** START OF PROVIDED MATERIAL **

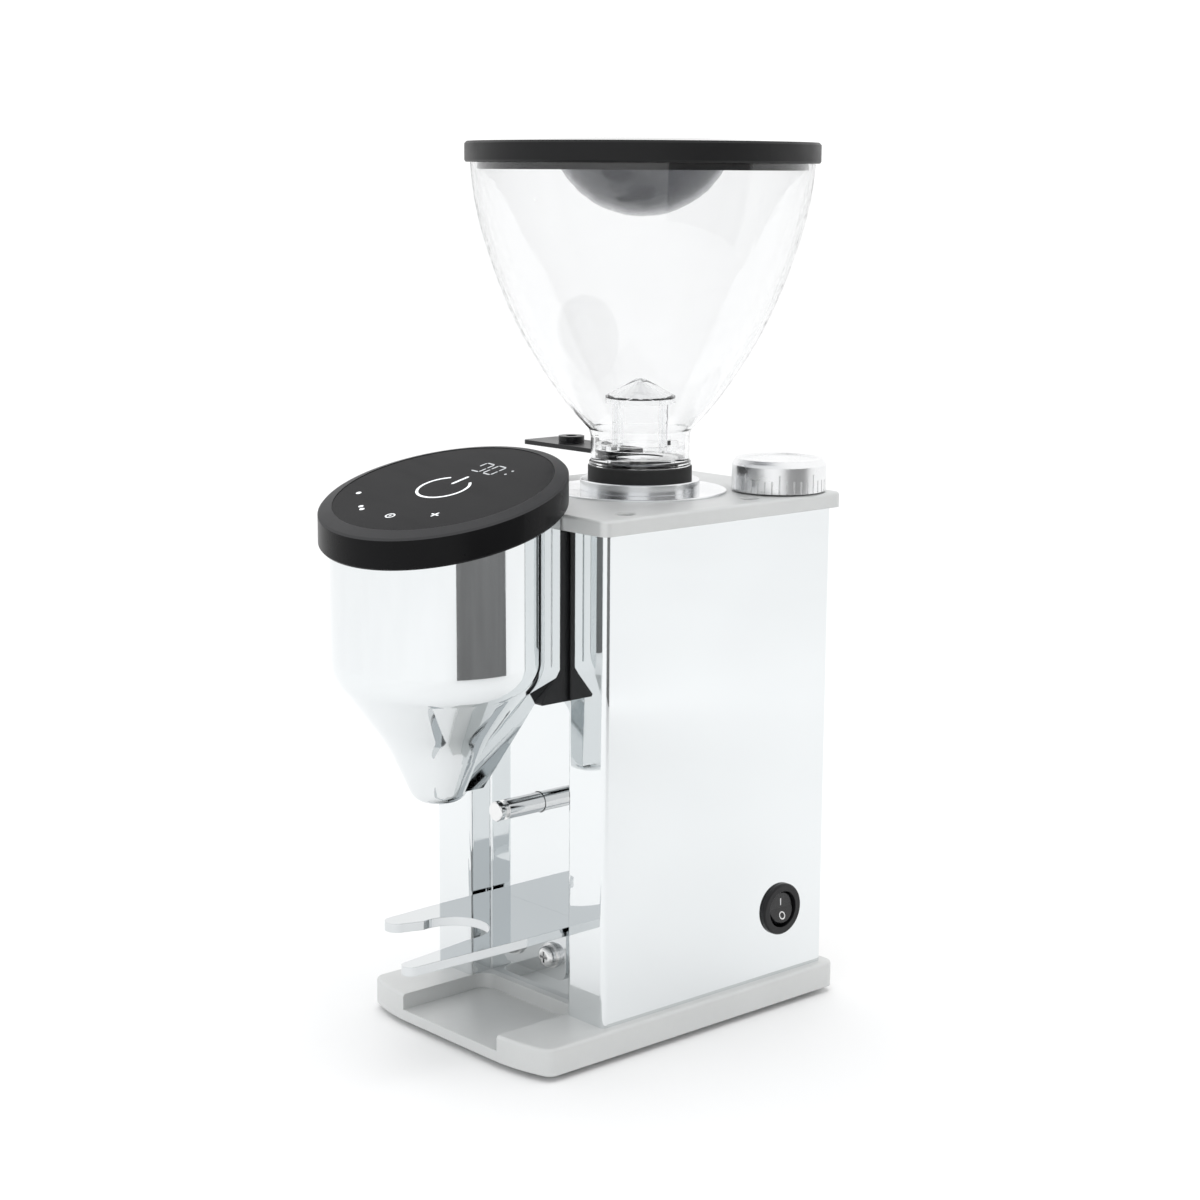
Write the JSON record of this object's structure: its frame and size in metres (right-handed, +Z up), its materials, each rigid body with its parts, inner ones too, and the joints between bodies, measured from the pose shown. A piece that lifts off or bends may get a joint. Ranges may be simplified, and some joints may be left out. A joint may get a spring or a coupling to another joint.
{
  "type": "coffee grinder",
  "caption": "Electric burr coffee grinder: boxy polished case, clear bean hopper with smoked lid, round tilted touch display on the grounds chute, fork rest and start pin.",
  "frame": {"origin": "under the middle of the whole grinder, on the surface its feet stand on", "axes": "+Z up, -Y towards the user (the chute and display side), +X towards the side with the mains switch"},
  "size_m": [0.157, 0.2434, 0.3928],
  "materials": {
    "stainless_mirror": "polished stainless sheet",
    "stainless_satin": "satin stainless",
    "plate_paint": "fine silver powder coat",
    "cast_aluminium": "as cast, machined faces",
    "turned_aluminium": "turned, satin",
    "black_plastic": "fine satin",
    "black_gloss_plastic": "glossy",
    "clear_plastic": "clear, glossy",
    "smoked_plastic": "smoked, glossy",
    "display_glass": "black printed cover glass",
    "rubber": "matte",
    "zinc_steel": "zinc plated",
    "stainless_screw": "machined",
    "tool_steel": "hardened, ground",
    "motor_laminations": "varnished steel laminations",
    "copper_windings": "varnished copper",
    "bearing_steel": "ground",
    "brass": "turned",
    "circuit_board": "solder mask",
    "white_plastic": "satin",
    "grey_plastic": "satin",
    "ribbon": "satin",
    "lead_sleeve": "satin",
    "spring_steel": "drawn wire"
  },
  "bodies": {
    "case": {"base_plate": "plate_paint", "rubber_feet": "rubber", "base_screws": "zinc_steel", "body_shell": "stainless_mirror", "rear_cover": "stainless_satin", "rear_cover_screws": "stainless_screw", "top_plate": "plate_paint", "top_plate_screws": "stainless_screw", "power_inlet": "black_plastic", "rocker_housing": "black_plastic", "grinding_chamber": "cast_aluminium", "chamber_posts": "zinc_steel", "motor_bearings": "bearing_steel", "motor_stator": "motor_laminations", "motor_windings": "copper_windings", "motor_housing": "cast_aluminium", "motor_end_cap": "cast_aluminium", "motor_screws": "zinc_steel", "knob_bush": "brass", "burr_flange": "turned_aluminium", "hopper_collar": "turned_aluminium", "hopper_seal": "rubber", "fork": "stainless_mirror", "fork_screws": "stainless_screw", "pin_bush": "white_plastic", "pin_spring": "spring_steel", "switch_bracket": "zinc_steel", "microswitch": "grey_plastic", "chute_shell": "stainless_mirror", "chute_gasket": "black_plastic", "chute_screws": "zinc_steel", "coffee_duct": "white_plastic", "display_ring": "black_gloss_plastic", "display_glass": "display_glass", "display_board": "circuit_board", "display_cable": "ribbon", "control_board": "circuit_board", "capacitor": "white_plastic", "mains_leads": "lead_sleeve"},
    "hopper": {"hopper_bowl": "clear_plastic", "finger_guard": "clear_plastic"},
    "lid": {"lid_ring": "black_plastic", "lid_dish": "smoked_plastic"},
    "gate": {"gate_slide": "black_plastic"},
    "knob": {"grind_knob": "turned_aluminium", "knob_shaft": "stainless_screw"},
    "adjuster": {"adjusting_ring": "cast_aluminium", "upper_burr_carrier": "turned_aluminium", "upper_burr": "tool_steel", "upper_burr_screws": "zinc_steel"},
    "rotor": {"motor_shaft": "stainless_screw", "motor_rotor": "motor_laminations", "lower_burr_carrier": "turned_aluminium", "lower_burr": "tool_steel", "lower_burr_screws": "zinc_steel", "burr_nut": "brass", "cooling_fan": "grey_plastic"},
    "rocker": {"rocker": "black_gloss_plastic"},
    "pin": {"activation_pin": "stainless_screw"},
    "plunger": {"microswitch_plunger": "white_plastic"}
  },
  "joints": [
    {"name": "hopper_lift", "type": "slide", "parent": "case", "child": "hopper", "axis": [0, 0, 1], "range_m": [0, 0.1]},
    {"name": "lid_lift", "type": "slide", "parent": "hopper", "child": "lid", "axis": [0, 0, 1], "range_m": [0, 0.12]},
    {"name": "gate_push", "type": "slide", "parent": "hopper", "child": "gate", "axis": [1, 0, 0], "range_m": [0, 0.0168]},
    {"name": "knob_turn", "type": "hinge", "parent": "case", "child": "knob", "pos_m": [0.04016, 0.09179, 0.24], "axis": [0, 0, 1], "range_deg": [-150, 150]},
    {"name": "adjuster_turn", "type": "hinge", "parent": "case", "child": "adjuster", "pos_m": [0, 0.04325, 0.216], "axis": [0, 0, 1], "range_deg": [-30.1, 30.1]},
    {"name": "burr_spin", "type": "hinge", "parent": "case", "child": "rotor", "pos_m": [0, 0.04325, 0.15], "axis": [0, 0, 1], "continuous": true},
    {"name": "rocker_tilt", "type": "hinge", "parent": "case", "child": "rocker", "pos_m": [0.0546, 0.07975, 0.0463], "axis": [0, 1, 0], "range_deg": [0, 18]},
    {"name": "pin_press", "type": "slide", "parent": "case", "child": "pin", "axis": [0, 1, 0], "range_m": [0, 0.003], "stiffness_N_per_m": 800, "springref_m": -0.004, "deforming": ["pin_spring"]},
    {"name": "plunger_press", "type": "slide", "parent": "case", "child": "plunger", "axis": [0, 1, 0], "range_m": [0, 0.003]}
  ],
  "couplings": [
    {"joint": "adjuster_turn", "follows": "knob_turn", "ratio": -0.2},
    {"joint": "plunger_press", "follows": "pin_press", "ratio": 1}
  ]
}
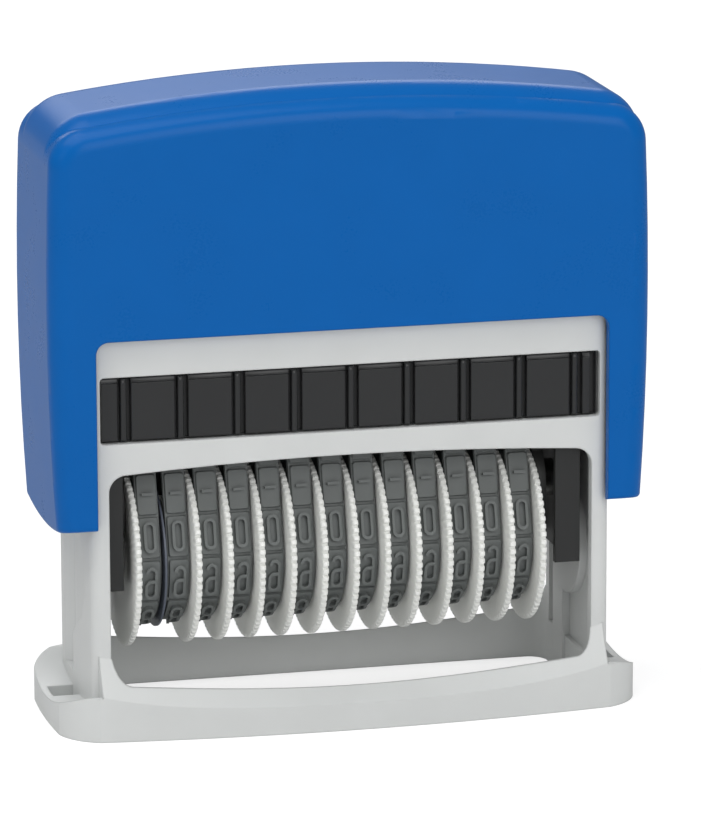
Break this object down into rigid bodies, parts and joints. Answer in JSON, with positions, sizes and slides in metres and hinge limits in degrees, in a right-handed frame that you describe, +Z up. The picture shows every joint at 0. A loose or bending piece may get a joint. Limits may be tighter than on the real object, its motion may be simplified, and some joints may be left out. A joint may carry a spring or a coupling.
{
  "type": "self-inking number stamp",
  "caption": "Self-inking number stamp: press-down cap over a ring-footed frame, ink drawer, and a turn-over unit of rubber number bands, each set by its own toothed wheel.",
  "frame": {"origin": "centre of the foot's underside, on the table", "axes": "+Z up along the stroke, +X along the row of bands from band 1 to band 13, +Y to the rear, -Y the face the user sees"},
  "size_m": [0.076, 0.0306, 0.0802],
  "materials": {
    "cap_blue": "satin-gloss moulded blue",
    "frame_grey": "fine satin moulded light grey",
    "carrier_black": "satin moulded black",
    "drawer_black": "satin moulded black",
    "unit_black": "matt moulded dark grey",
    "wheel_grey": "satin moulded light grey",
    "band_rubber": "matt dark-grey rubber",
    "divider_grey": "satin blue-grey sheet",
    "ink_felt": "inked felt",
    "spring_steel": "bright spring wire",
    "pin_steel": "ground steel",
    "screw_steel": "zinc-plated steel"
  },
  "bodies": {
    "frame": {"base_frame": "frame_grey", "return_spring_left": "spring_steel", "return_spring_right": "spring_steel", "ink_tray": "drawer_black", "ink_pad": "ink_felt"},
    "cap": {"cap_shell": "cap_blue", "cap_carrier": "carrier_black", "carrier_screws": "screw_steel"},
    "unit": {"cheek_left": "unit_black", "cheek_right": "unit_black", "print_bar": "unit_black", "bar_screws": "screw_steel", "wheel_axle": "pin_steel", "band_divider": "divider_grey", "pivot_pin_left": "pin_steel", "pivot_pin_right": "pin_steel", "follower_pin": "pin_steel", "number_band_01": "band_rubber", "number_band_02": "band_rubber", "number_band_03": "band_rubber", "number_band_04": "band_rubber", "number_band_05": "band_rubber", "number_band_06": "band_rubber", "number_band_07": "band_rubber", "number_band_08": "band_rubber", "number_band_09": "band_rubber", "number_band_10": "band_rubber", "number_band_11": "band_rubber", "number_band_12": "band_rubber", "number_band_13": "band_rubber"},
    "wheel_01": {"number_wheel_01": "wheel_grey"},
    "wheel_02": {"number_wheel_02": "wheel_grey"},
    "wheel_03": {"number_wheel_03": "wheel_grey"},
    "wheel_04": {"number_wheel_04": "wheel_grey"},
    "wheel_05": {"number_wheel_05": "wheel_grey"},
    "wheel_06": {"number_wheel_06": "wheel_grey"},
    "wheel_07": {"number_wheel_07": "wheel_grey"},
    "wheel_08": {"number_wheel_08": "wheel_grey"},
    "wheel_09": {"number_wheel_09": "wheel_grey"},
    "wheel_10": {"number_wheel_10": "wheel_grey"},
    "wheel_11": {"number_wheel_11": "wheel_grey"},
    "wheel_12": {"number_wheel_12": "wheel_grey"},
    "wheel_13": {"number_wheel_13": "wheel_grey"}
  },
  "joints": [
    {"name": "cap_press", "type": "slide", "parent": "frame", "child": "cap", "axis": [0, 0, -1], "range_m": [0, 0.0159], "stiffness_N_per_m": 800, "springref_m": -0.006, "deforming": ["return_spring_left", "return_spring_right"]},
    {"name": "unit_flip", "type": "hinge", "parent": "cap", "child": "unit", "pos_m": [0, 0, 0.027], "axis": [-1, 0, 0], "range_deg": [0, 180]},
    {"name": "wheel_01_turn", "type": "hinge", "parent": "unit", "child": "wheel_01", "pos_m": [0, 0, 0.0205], "axis": [1, 0, 0], "continuous": true},
    {"name": "wheel_02_turn", "type": "hinge", "parent": "unit", "child": "wheel_02", "pos_m": [0, 0, 0.0205], "axis": [1, 0, 0], "continuous": true},
    {"name": "wheel_03_turn", "type": "hinge", "parent": "unit", "child": "wheel_03", "pos_m": [0, 0, 0.0205], "axis": [1, 0, 0], "continuous": true},
    {"name": "wheel_04_turn", "type": "hinge", "parent": "unit", "child": "wheel_04", "pos_m": [0, 0, 0.0205], "axis": [1, 0, 0], "continuous": true},
    {"name": "wheel_05_turn", "type": "hinge", "parent": "unit", "child": "wheel_05", "pos_m": [0, 0, 0.0205], "axis": [1, 0, 0], "continuous": true},
    {"name": "wheel_06_turn", "type": "hinge", "parent": "unit", "child": "wheel_06", "pos_m": [0, 0, 0.0205], "axis": [1, 0, 0], "continuous": true},
    {"name": "wheel_07_turn", "type": "hinge", "parent": "unit", "child": "wheel_07", "pos_m": [0, 0, 0.0205], "axis": [1, 0, 0], "continuous": true},
    {"name": "wheel_08_turn", "type": "hinge", "parent": "unit", "child": "wheel_08", "pos_m": [0, 0, 0.0205], "axis": [1, 0, 0], "continuous": true},
    {"name": "wheel_09_turn", "type": "hinge", "parent": "unit", "child": "wheel_09", "pos_m": [0, 0, 0.0205], "axis": [1, 0, 0], "continuous": true},
    {"name": "wheel_10_turn", "type": "hinge", "parent": "unit", "child": "wheel_10", "pos_m": [0, 0, 0.0205], "axis": [1, 0, 0], "continuous": true},
    {"name": "wheel_11_turn", "type": "hinge", "parent": "unit", "child": "wheel_11", "pos_m": [0, 0, 0.0205], "axis": [1, 0, 0], "continuous": true},
    {"name": "wheel_12_turn", "type": "hinge", "parent": "unit", "child": "wheel_12", "pos_m": [0, 0, 0.0205], "axis": [1, 0, 0], "continuous": true},
    {"name": "wheel_13_turn", "type": "hinge", "parent": "unit", "child": "wheel_13", "pos_m": [0, 0, 0.0205], "axis": [1, 0, 0], "continuous": true}
  ],
  "couplings": [
    {"joint": "unit_flip", "follows": "cap_press", "rad_per_m": 197.58}
  ]
}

** END OF PROVIDED MATERIAL **

§ DIRECTIVE: Go over the records above line by line and count those holding the word "handed". Reply only with the number.

§ ANSWER TO THIS EXERCISE: 2